Timber floor structures above a concrete slab are considered a high-risk structure
A timber floor built over a concrete slab was a common construction method, especially from the 1940s to the 1980s. Since then, the structure has been classified as a high-risk structure in the KH 90-00394 guideline, or the guideline for condition inspections in connection with housing transactions (Kuntotarkastus asuntokaupan yhteydessä; suoritusohje; 2007).
A timber floor on top of a concrete slab refers to a concrete structure cast in situ on the ground with a timber-framed floor structure on top of it. Sometimes you may also encounter such a structure in the basement of a detached house build after the Second World War for the families of soldiers who fought at the battlefront (rintamamiestalo in Finnish), where the intermediate floor structure is a concrete slab and there is a timber floor on top of it.
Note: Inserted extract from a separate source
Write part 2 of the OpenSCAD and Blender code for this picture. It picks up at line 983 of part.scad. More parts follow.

Existence of the high-risk structure can be verified from the construction drawings or by opening the structures. Tapping the floor can also give the resident an indication of the type of floor structure.
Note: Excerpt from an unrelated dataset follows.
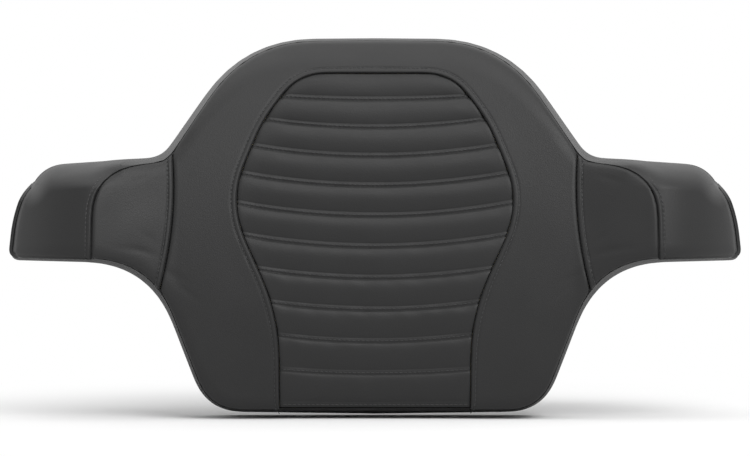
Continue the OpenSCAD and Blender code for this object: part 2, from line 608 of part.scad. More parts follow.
// Tack strip over the back of the pan, and the staples along it
function strip_ring(d, rise) = [for (q = ring_at(rim_right, pan_in + d))
    point(q, pan_y(q[0], q[1]) + pan_t + layer_gap / 2 + rise)];
module tack_strip() {
    color([0.2, 0.2, 0.2]) in_frame() ring_tube([strip_ring(tack_w, 0), strip_ring(0, 0),
        strip_ring(0, tack_t), strip_ring(tack_w, tack_t)]);
}
staple_l = 10;
staple_w = 1.2;
staple_t = 0.6;
module staples() {
    middle = (strip_ring(0, tack_t) + strip_ring(tack_w, tack_t)) / 2;
    places = even(concat(middle, [middle[0]]), staple_count * 6);
    color("silver") in_frame() for (k = [0 : staple_count - 1]) {
        p = places[6 * k + 3];
        t = unit(places[6 * k + 4] - places[6 * k + 2]) * staple_l / 2;
        n = [-t[2], 0, t[0]] / norm([t[0], t[2]]) * staple_w / 2;
        out = [0, 0.35, 0];
        grid = [for (r = [-1, 1]) [for (c = [-1, 1]) p + out + n * r + t * c]];
        slab(grid, [for (row = grid) [for (q = row) q + [0, staple_t, 0]]]);
    }
}

base_pan();
foam_core();
insert_sew_foam();
pleated_insert();
cover_field();
inner_wing_left();
inner_wing_right();
upper_band();
lower_band();
tack_strip();
staples();
t_nuts();
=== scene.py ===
import math

import bpy
import numpy as np
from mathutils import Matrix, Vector


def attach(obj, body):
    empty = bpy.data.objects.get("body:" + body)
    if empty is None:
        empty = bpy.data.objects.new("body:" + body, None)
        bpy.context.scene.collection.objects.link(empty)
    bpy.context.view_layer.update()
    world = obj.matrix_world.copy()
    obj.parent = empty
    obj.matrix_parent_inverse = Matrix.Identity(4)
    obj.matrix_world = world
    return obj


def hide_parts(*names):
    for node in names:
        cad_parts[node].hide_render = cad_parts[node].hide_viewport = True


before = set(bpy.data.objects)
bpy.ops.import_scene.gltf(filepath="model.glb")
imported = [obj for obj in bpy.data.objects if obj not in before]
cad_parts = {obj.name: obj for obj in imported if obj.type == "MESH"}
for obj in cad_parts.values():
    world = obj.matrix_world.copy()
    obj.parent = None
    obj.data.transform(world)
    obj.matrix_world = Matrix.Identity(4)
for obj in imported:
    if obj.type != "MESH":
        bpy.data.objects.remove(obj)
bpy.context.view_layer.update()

# Sizes of the pad in millimetres, heights from its lowest edge. The form below is the CAD
# source's own, on finer grids, but the insert's top is 1.5 mm lower and its shoulders are
# 3 mm narrower. place() turns the form into the frame's metres.
PAD_W, PAD_H, PAD_D = 682.0, 352.0, 52.0
LEAN_BOTTOM, LEAN_TOP = math.radians(-4), math.radians(33)
LEAN_RATE = (LEAN_TOP - LEAN_BOTTOM) / PAD_H
INNER_TURN, RIDGE_TURN, TIP_TURN, PAN_TURN = (math.tan(math.radians(a)) for a in (21, 13, 56, 20))
HOLLOW = math.tan(math.radians(4.5))
BOTTOM_HALF, HIP_HALF, NECK_HALF, TOP_HALF = 155.0, 208.0, 199.0, 124.0
WING_LOW, WING_TOP, TIP_SLANT = 138.0, 230.0, 31.0
LOW_ROUND, HIP_ROUND, TOP_ROUND = 32.0, 60.0, 66.0
TIP_ROUND, ELBOW_ROUND, CREST_ROUND, NECK_ROUND = 9.0, 26.0, 18.0, 14.0
WAIST_HALF, RIDGE_X, WING_ROUND = 178.0, 254.0, 42.0
SHOW_BOTTOM, SHOW_SIDE, SHOW_UNDER, SHOW_WING, SHOW_SHOULDER, SHOW_TIP = 7, 6, 5, 10, 5, 7
PLEATS, PLEAT_DEPTH, PLEAT_SMILE = 11, 4.4, 13.0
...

The condition of a high-risk structure must be determined at the latest when the house is being sold
In accordance with the guideline for condition inspections in connection with housing transactions, the condition of a timber floor structure on top of a concrete slab must be determined by opening the structure. A simple superficial and sensory inspection or using a moisture sensor to study the surface are not sufficient, because in such a structure, the damage starts at the interface between the thermal insulation of the floor and the concrete slab underneath.
What kind of problems can the structure cause?
The risks posed by the structure can be divided into two types:
- If a concrete slab is in contact with the soil, moisture can rise from the soil by means of capillary action to the concrete slab and the structures on top of it. When moisture rises from the soil, thermal insulation and timber structures can be damaged.
- Another damage risk is caused by the condensation of the moisture in the indoor air, i.e. water vapour from the indoor air can condense at the interface between the concrete slab and the thermal insulation. Moist air can also enter the base floor structures from a crawlspace or an unheated basement under the concrete slab through improperly sealed spots.
Pipes are usually hidden between the concrete slab and the floor. This means that it can take a long time before a leak is detected. In such a case, the prolonged leak may have caused extensive damage to the structures.
Moisture build-up is usually caused by an inadequate underdrainage system or the lack of underdrainage and excessively fine-grained artificial fill having been used below the concrete slab. The lack of dampproofing between the timber structure and the aggregate structure contributes to the rise of moisture from the soil to the structures.
How should you go about repairing the structure?
It is best to leave the surveying of the condition of the high-risk structure to professionals. Determining the type of structure, examining its condition and identifying any associated risks requires the opening of the structures and inspection measures appropriate to the site.
A condition inspection is a good way to start studying the condition of a timber floor structure on top of a concrete slab. Based on the inspection, the expert will be able to recommend appropriate condition surveys for the structure, and the surveys will verify the condition of the structure.
The surveys will help in selecting the right repair methods for the structure and determining the extent of the repairs.
What is a high-risk structure?
A high-risk structure refers to a type of structure which has been found in practice and based on structural surveys to be highly susceptible to damage. The structure usually complied with the building regulations and guidelines valid at the time when it was built, and the susceptibility to risk was not recognised until at a later point in time. As a result, the structure is no longer used.
Typically, damage to high-risk structures is caused by moisture entering the structure, either through the soil from the outside or from the indoor air in the form of water vapour. An example of a commonly observed high-risk structure is a false plinth.
The condition of the high-risk structure, i.e. whether the risk has been realised, should always be investigated. This is usually possible only by opening the structure.